**AVAILABLE RECORDS:**
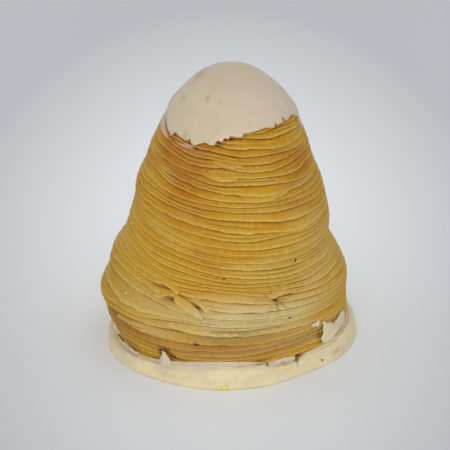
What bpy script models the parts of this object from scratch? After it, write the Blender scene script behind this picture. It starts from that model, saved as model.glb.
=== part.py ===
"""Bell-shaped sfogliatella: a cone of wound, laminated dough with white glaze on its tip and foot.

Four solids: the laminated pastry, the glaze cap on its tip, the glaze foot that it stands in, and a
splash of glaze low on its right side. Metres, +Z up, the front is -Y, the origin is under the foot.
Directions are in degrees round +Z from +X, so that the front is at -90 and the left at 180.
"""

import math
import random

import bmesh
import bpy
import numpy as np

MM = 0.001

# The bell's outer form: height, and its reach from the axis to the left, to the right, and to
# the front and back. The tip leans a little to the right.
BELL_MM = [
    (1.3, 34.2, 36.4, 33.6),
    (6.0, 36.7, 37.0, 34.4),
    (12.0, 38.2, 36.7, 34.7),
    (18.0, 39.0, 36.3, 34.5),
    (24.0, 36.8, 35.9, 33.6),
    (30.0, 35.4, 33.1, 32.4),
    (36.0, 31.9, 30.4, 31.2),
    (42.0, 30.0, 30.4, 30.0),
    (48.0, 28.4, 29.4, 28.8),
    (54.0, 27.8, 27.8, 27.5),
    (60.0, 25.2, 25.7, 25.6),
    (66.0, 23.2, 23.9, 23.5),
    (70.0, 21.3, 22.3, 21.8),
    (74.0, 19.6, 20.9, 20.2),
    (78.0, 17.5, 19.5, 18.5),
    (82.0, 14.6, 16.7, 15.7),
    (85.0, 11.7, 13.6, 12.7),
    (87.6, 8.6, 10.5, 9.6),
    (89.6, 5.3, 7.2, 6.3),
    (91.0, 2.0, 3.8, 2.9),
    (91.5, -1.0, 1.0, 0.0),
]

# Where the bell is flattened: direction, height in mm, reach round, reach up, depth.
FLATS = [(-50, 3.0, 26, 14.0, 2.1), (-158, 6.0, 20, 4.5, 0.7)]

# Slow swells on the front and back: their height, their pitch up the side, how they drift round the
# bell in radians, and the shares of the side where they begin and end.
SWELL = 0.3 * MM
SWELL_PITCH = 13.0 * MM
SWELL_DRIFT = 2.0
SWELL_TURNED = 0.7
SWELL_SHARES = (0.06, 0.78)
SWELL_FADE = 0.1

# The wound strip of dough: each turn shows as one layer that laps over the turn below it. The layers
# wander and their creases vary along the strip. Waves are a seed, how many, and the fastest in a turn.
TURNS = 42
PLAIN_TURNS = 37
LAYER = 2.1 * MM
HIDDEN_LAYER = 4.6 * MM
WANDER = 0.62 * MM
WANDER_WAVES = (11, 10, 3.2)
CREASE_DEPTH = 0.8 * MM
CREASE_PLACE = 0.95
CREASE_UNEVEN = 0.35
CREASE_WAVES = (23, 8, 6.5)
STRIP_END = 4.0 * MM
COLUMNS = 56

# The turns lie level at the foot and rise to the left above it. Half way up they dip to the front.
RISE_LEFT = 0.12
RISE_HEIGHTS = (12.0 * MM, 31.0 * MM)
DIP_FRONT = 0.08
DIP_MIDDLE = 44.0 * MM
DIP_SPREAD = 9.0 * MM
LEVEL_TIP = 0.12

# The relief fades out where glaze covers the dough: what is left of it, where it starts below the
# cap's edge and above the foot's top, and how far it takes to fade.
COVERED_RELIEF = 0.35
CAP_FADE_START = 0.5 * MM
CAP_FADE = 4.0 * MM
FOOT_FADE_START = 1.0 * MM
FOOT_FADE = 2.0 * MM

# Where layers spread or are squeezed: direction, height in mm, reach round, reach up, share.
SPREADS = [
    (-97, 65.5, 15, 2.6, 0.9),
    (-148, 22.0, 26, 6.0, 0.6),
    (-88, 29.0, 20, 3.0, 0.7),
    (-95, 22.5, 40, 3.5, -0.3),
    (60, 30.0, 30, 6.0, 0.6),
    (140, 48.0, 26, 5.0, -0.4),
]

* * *

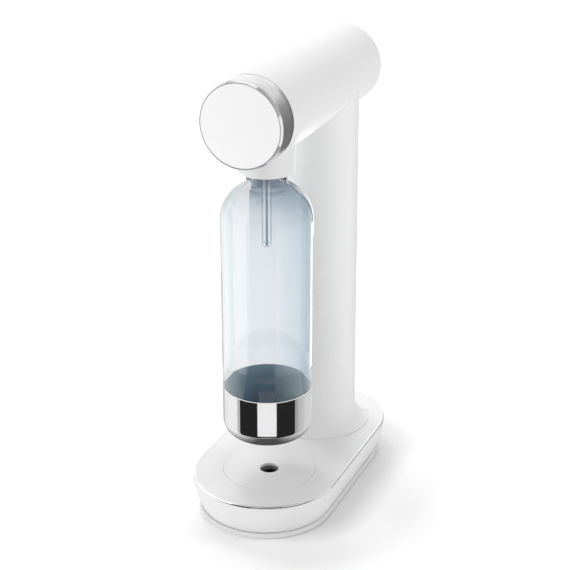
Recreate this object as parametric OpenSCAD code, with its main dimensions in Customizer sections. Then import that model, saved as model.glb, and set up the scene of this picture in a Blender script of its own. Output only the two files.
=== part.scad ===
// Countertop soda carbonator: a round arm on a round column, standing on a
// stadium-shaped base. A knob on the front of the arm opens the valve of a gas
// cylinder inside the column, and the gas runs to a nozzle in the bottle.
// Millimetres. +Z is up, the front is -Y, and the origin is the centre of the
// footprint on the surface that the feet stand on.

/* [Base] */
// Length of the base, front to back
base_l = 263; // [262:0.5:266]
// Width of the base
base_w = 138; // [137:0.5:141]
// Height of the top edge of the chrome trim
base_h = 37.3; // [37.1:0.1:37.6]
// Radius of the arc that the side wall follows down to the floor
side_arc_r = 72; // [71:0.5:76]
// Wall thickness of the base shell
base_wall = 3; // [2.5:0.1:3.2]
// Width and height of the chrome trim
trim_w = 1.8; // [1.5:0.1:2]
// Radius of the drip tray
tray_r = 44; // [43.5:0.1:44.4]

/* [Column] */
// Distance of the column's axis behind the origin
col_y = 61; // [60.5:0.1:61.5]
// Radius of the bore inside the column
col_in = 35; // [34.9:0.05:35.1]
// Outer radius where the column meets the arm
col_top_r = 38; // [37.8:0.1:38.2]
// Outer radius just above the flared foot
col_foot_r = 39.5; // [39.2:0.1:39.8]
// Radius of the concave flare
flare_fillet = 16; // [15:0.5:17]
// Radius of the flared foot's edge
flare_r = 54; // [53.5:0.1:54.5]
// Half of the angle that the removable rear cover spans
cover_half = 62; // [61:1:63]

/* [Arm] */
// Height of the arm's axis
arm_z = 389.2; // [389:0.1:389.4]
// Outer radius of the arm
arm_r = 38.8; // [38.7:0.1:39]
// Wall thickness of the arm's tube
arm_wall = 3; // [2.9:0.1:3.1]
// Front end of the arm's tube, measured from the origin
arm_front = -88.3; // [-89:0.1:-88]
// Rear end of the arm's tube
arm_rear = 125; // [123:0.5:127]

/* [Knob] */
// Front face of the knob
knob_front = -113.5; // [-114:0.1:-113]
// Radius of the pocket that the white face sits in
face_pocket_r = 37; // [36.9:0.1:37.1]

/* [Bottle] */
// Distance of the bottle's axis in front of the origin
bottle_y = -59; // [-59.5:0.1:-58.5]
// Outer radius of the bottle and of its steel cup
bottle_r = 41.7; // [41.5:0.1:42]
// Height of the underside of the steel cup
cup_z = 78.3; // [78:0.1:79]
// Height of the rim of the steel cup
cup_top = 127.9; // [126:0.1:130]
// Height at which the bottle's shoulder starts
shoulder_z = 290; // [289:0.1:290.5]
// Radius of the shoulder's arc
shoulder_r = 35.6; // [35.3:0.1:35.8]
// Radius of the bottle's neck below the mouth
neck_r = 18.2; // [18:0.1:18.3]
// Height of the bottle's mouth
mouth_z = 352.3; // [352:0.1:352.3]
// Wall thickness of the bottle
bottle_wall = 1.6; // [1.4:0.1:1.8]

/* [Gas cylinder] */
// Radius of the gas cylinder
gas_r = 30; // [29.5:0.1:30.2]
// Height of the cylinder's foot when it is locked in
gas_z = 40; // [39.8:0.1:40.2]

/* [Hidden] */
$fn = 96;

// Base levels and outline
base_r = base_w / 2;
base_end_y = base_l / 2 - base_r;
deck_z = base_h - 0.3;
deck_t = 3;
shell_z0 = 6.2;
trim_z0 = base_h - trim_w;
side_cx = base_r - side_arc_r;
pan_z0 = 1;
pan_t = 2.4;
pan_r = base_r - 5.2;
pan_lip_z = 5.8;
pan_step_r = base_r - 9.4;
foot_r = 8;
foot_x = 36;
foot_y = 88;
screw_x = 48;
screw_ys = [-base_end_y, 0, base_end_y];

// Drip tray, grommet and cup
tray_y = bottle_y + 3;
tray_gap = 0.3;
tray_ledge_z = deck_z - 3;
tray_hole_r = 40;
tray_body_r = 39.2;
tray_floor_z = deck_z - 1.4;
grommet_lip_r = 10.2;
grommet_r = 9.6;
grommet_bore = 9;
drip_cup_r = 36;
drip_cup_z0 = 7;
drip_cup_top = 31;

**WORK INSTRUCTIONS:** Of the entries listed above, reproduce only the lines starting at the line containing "Recreate this object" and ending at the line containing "tray_r = 44; // [43.5:0.1:44.4]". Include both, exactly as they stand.

**SOLUTION TO THIS PROBLEM:**
Recreate this object as parametric OpenSCAD code, with its main dimensions in Customizer sections. Then import that model, saved as model.glb, and set up the scene of this picture in a Blender script of its own. Output only the two files.
=== part.scad ===
// Countertop soda carbonator: a round arm on a round column, standing on a
// stadium-shaped base. A knob on the front of the arm opens the valve of a gas
// cylinder inside the column, and the gas runs to a nozzle in the bottle.
// Millimetres. +Z is up, the front is -Y, and the origin is the centre of the
// footprint on the surface that the feet stand on.

/* [Base] */
// Length of the base, front to back
base_l = 263; // [262:0.5:266]
// Width of the base
base_w = 138; // [137:0.5:141]
// Height of the top edge of the chrome trim
base_h = 37.3; // [37.1:0.1:37.6]
// Radius of the arc that the side wall follows down to the floor
side_arc_r = 72; // [71:0.5:76]
// Wall thickness of the base shell
base_wall = 3; // [2.5:0.1:3.2]
// Width and height of the chrome trim
trim_w = 1.8; // [1.5:0.1:2]
// Radius of the drip tray
tray_r = 44; // [43.5:0.1:44.4]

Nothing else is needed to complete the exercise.